The 50-Million-Unit Question: Africa's Housing Deficit Explained
The figure gets repeated so often it can lose its meaning: Africa faces a housing deficit of roughly 50 million formal units, and Nigeria alone accounts for a large share of it. But behind the number is a simple, durable market reality.
Why the gap exists
The deficit is not caused by a lack of demand or a lack of land. It is caused by a shortage of formal supply — homes that are properly titled, built to standard, and financeable. Three frictions keep that supply scarce:
- Title complexity — much urban land carries unclear or contested documentation, which stalls formal development.
- Construction finance — long-term, affordable building capital is hard to access, so projects stay small.
- Infrastructure cost — roads, power, water, and drainage are expensive, and developers who skip them produce stock that never becomes truly formal.
Why it won't close on its own
Africa's urban population is on track to roughly double by 2050. Even at an optimistic build rate, formal supply is not keeping pace with new household formation, let alone clearing the existing backlog. The deficit is structural — it widens unless something deliberate narrows it.

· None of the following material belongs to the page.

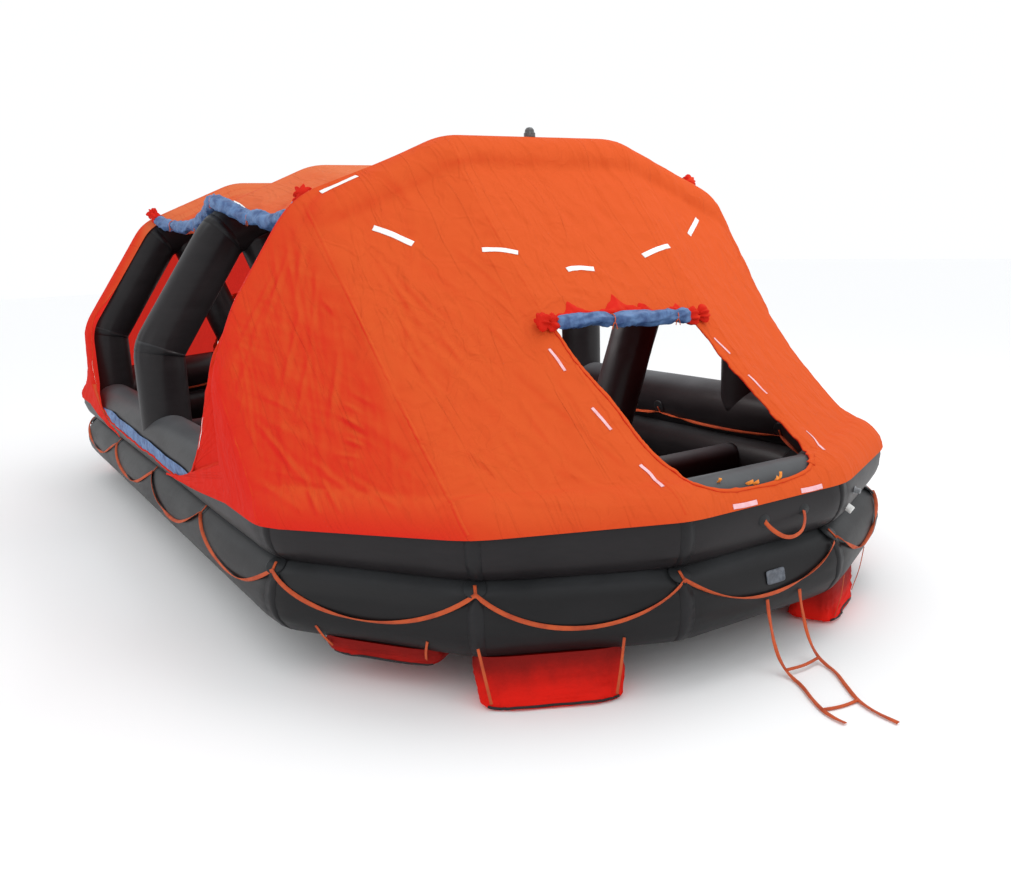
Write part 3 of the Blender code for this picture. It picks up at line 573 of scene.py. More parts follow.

For investors, that is the entire point: this is not a cyclical opportunity that closes when sentiment shifts. It is critical infrastructure demand with a multi-decade runway.
From problem to product
The developers who matter are the ones tackling all three frictions at once — securing clean title, partnering for development finance, and building infrastructure in rather than leaving it out. That is the model Afrihood was created to scale: formal, titled, infrastructure-complete homes, delivered against a deficit that guarantees the demand is there.
Closing a 50-million-unit gap is not a slogan. It is a market the size of a continent.